## DATA EXCERPTS:
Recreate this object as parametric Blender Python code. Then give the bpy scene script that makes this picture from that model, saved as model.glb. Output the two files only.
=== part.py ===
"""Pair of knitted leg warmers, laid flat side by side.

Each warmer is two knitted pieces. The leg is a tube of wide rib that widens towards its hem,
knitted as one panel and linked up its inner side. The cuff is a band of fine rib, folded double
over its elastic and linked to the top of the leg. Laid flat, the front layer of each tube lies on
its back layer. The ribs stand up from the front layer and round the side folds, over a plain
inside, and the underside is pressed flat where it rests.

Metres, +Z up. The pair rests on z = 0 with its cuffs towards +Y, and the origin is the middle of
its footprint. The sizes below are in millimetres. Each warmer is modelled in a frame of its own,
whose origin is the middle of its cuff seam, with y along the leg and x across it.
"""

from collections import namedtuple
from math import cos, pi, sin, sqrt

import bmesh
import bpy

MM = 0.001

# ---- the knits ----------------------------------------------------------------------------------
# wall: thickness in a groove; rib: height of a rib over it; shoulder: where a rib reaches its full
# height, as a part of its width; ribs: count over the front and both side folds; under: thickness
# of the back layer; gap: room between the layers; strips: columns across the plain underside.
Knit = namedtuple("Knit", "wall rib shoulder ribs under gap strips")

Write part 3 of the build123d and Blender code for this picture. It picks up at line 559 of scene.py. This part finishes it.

## TASK:
Give all the entries again exactly; leave none out.

## COMPLETED TASK:
Recreate this object as parametric Blender Python code. Then give the bpy scene script that makes this picture from that model, saved as model.glb. Output the two files only.
=== part.py ===
"""Pair of knitted leg warmers, laid flat side by side.

Each warmer is two knitted pieces. The leg is a tube of wide rib that widens towards its hem,
knitted as one panel and linked up its inner side. The cuff is a band of fine rib, folded double
over its elastic and linked to the top of the leg. Laid flat, the front layer of each tube lies on
its back layer. The ribs stand up from the front layer and round the side folds, over a plain
inside, and the underside is pressed flat where it rests.

Metres, +Z up. The pair rests on z = 0 with its cuffs towards +Y, and the origin is the middle of
its footprint. The sizes below are in millimetres. Each warmer is modelled in a frame of its own,
whose origin is the middle of its cuff seam, with y along the leg and x across it.
"""

from collections import namedtuple
from math import cos, pi, sin, sqrt

import bmesh
import bpy

MM = 0.001

# ---- the knits ----------------------------------------------------------------------------------
# wall: thickness in a groove; rib: height of a rib over it; shoulder: where a rib reaches its full
# height, as a part of its width; ribs: count over the front and both side folds; under: thickness
# of the back layer; gap: room between the layers; strips: columns across the plain underside.
Knit = namedtuple("Knit", "wall rib shoulder ribs under gap strips")

Write part 3 of the build123d and Blender code for this picture. It picks up at line 559 of scene.py. This part finishes it.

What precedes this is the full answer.